Ivory Coast President Alassane Ouattara on Monday invited the former president and opposition leader, Henri Konan Bedie, for a meeting to resolve the ongoing political crisis over his contested election to a third term, reported Africa News.
Ouattara won more than 94 percent votes in the October 31 election, but the opposition leaders boycotted the ballot and vowed to set up a rival government in protest over an illegal mandate. Bedie had sided with the opposition in boycotting the election.
The opposition groups claim Ouattara violated the constitution, which limits presidents to two terms. But, the president had maintained that the approval of a new constitution in 2016 allowed him to restart his mandate.
“I would like to invite president Henri Konan Bédié, president of the PDCI RDA (Democratic Party of Ivory Coast), to join me in a meeting in the next few days to have a frank and sincere dialogue to restore confidence”, Ouattara said in an address on state TV.
The president’s call for dialogue came just hours after court ratified his controversial election win.
Earlier this year, Ouattara said he would not seek another mandate and handover the reins to younger generation.
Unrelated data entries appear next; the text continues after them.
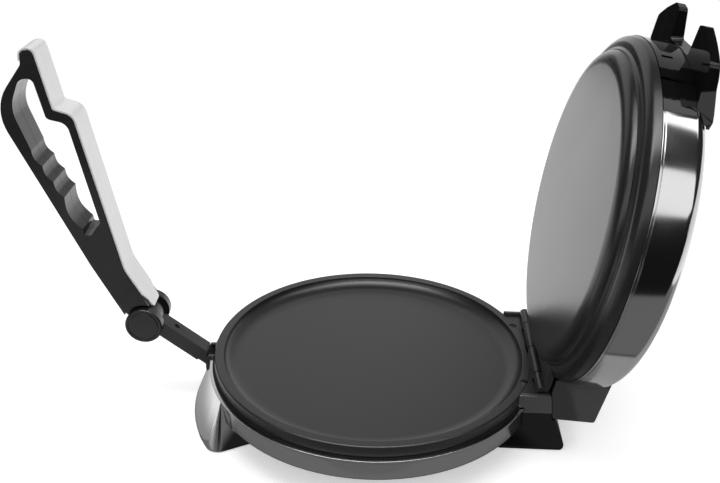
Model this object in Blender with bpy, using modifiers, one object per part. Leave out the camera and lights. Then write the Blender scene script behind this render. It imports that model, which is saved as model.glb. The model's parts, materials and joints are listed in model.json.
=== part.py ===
"""A lever-press pancake maker: two round plates on a hinge, a press arm and a folding grip.

Metres, +Z up. The origin is the centre of the lower plate's cooking surface. The press arm is at -X and the
hinge at +X. The lid stands open, the arm leans out on its stop and the grip stands up from it.
"""

import math

import bmesh
import bpy
from mathutils import Matrix, Vector

# Gaps
SEAT_GAP = 0.0003
STOP_GAP = 0.0005
CUT_OVERRUN = 0.0060
MERGE = 0.00001

# Lower plate
PLATE_RADIUS = 0.1400
RIM_BAND = 0.0082
RIM_ROUND = 0.0016
DISH_DEPTH = 0.0090
DISH_WALL_RUN = 0.0153
PLATE_WALL = 0.0030
LIP_DROP = 0.0096
LIP_WALL = 0.0024
DISH_WALL_STEPS = 4

# Base ring and what it carries
BODY_OVERHANG = 0.0027
BODY_HEIGHT = 0.0195
BODY_ROLL = 0.0018
BODY_FLANGE = 0.0070
SHELL_WALL = 0.0009
SEAM_GAP = 0.0009
FRAME_WIDTH = 0.0078
FRAME_WALL = 0.0030
COVER_WALL = 0.0020
VENT_COUNT = 12
VENT_WIDTH = 0.0035
VENT_INSET = 0.0530
VENT_LENGTH = 0.0320

# Front foot
FOOT_HEIGHT = 0.0250
PAD_PROUD = 0.0010
FOOT_FLARE = 0.0173
FOOT_TUCK = 0.0177
FOOT_TOP_WALL = 0.0010
FOOT_TOP_HALF = math.radians(30.0)
FOOT_TOP_INNER_HALF = math.radians(38.0)
FOOT_BOTTOM_HALF = math.radians(34.5)
FOOT_BOTTOM_INNER_HALF = math.radians(36.2)
FOOT_CORNER_ROUND = 0.0080
FOOT_TOP_ROUND = 0.0020

# Rear foot
REAR_FOOT_HEEL = 0.0219
REAR_FOOT_TUCK = 0.0397
REAR_FOOT_SHELF = 0.0130
REAR_FOOT_SHELF_DROP = 0.0233
REAR_FOOT_FRONT_RUN = 0.0071
REAR_FOOT_ROUND = 0.0055
REAR_FOOT_EDGE = 0.0012

# Foot pads
PAD_RADIUS = 0.0080
PAD_HEIGHT = 0.0030
PAD_EDGE = 0.0006
FRONT_PAD_ANGLE = math.radians(26.0)
REAR_PAD_INSET = 0.0160

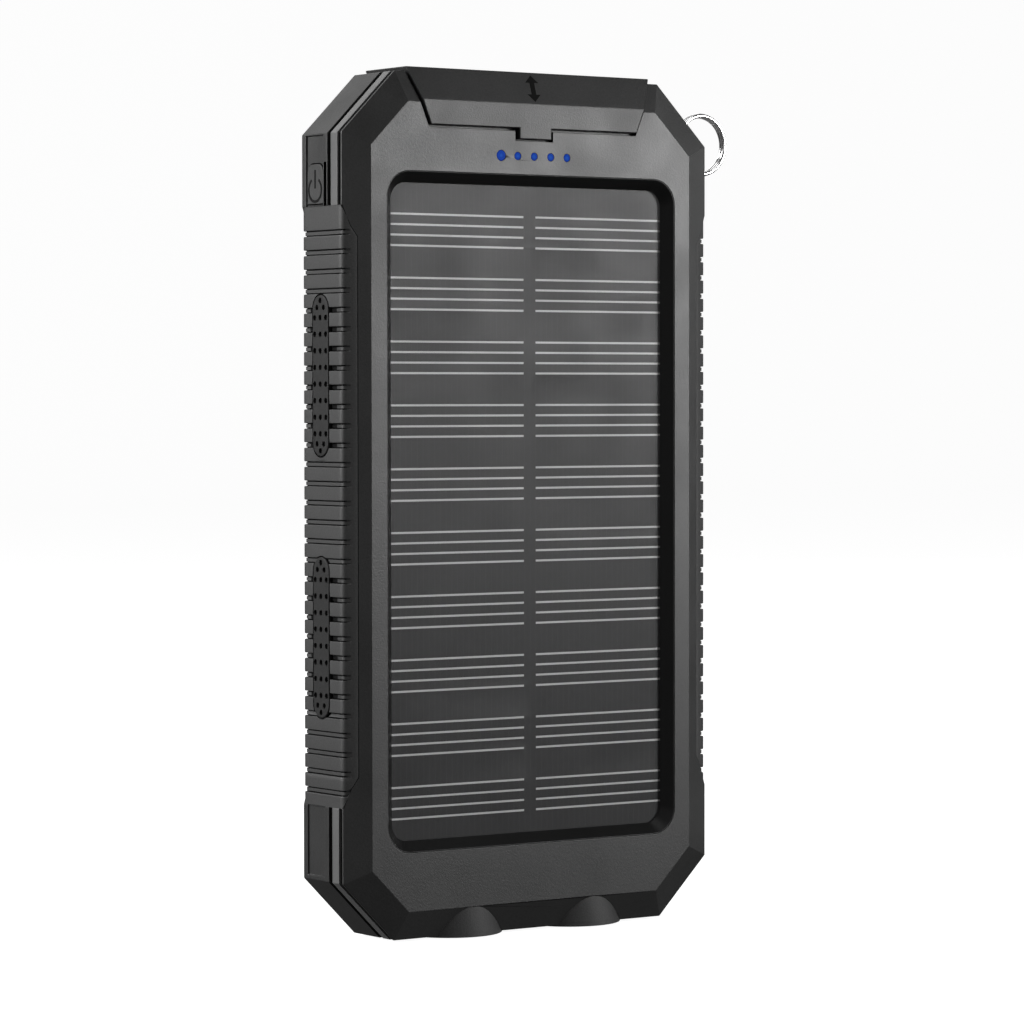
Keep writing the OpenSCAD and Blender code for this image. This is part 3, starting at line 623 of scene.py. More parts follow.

However, he revised his position five months later following the sudden death of his handpicked successor, Prime Minister Amadou Gon Coulibaly.
Nearly 50 people have been killed in clashes since Ouattara first announced he would run for the third term in August, raising fears that Ivory Coast could see the same kind of post-election violence that is suffered in 2010 and 2011 that killed some 3,000 people.
The United Nations also called for a peaceful solution to the crisis.
“It is in nobody’s interests to fuel the threat of increasing political instability – we have seen the violence such provocations led to in 2011,” High Commissioner for Human Rights Michelle Bachelet said late Monday.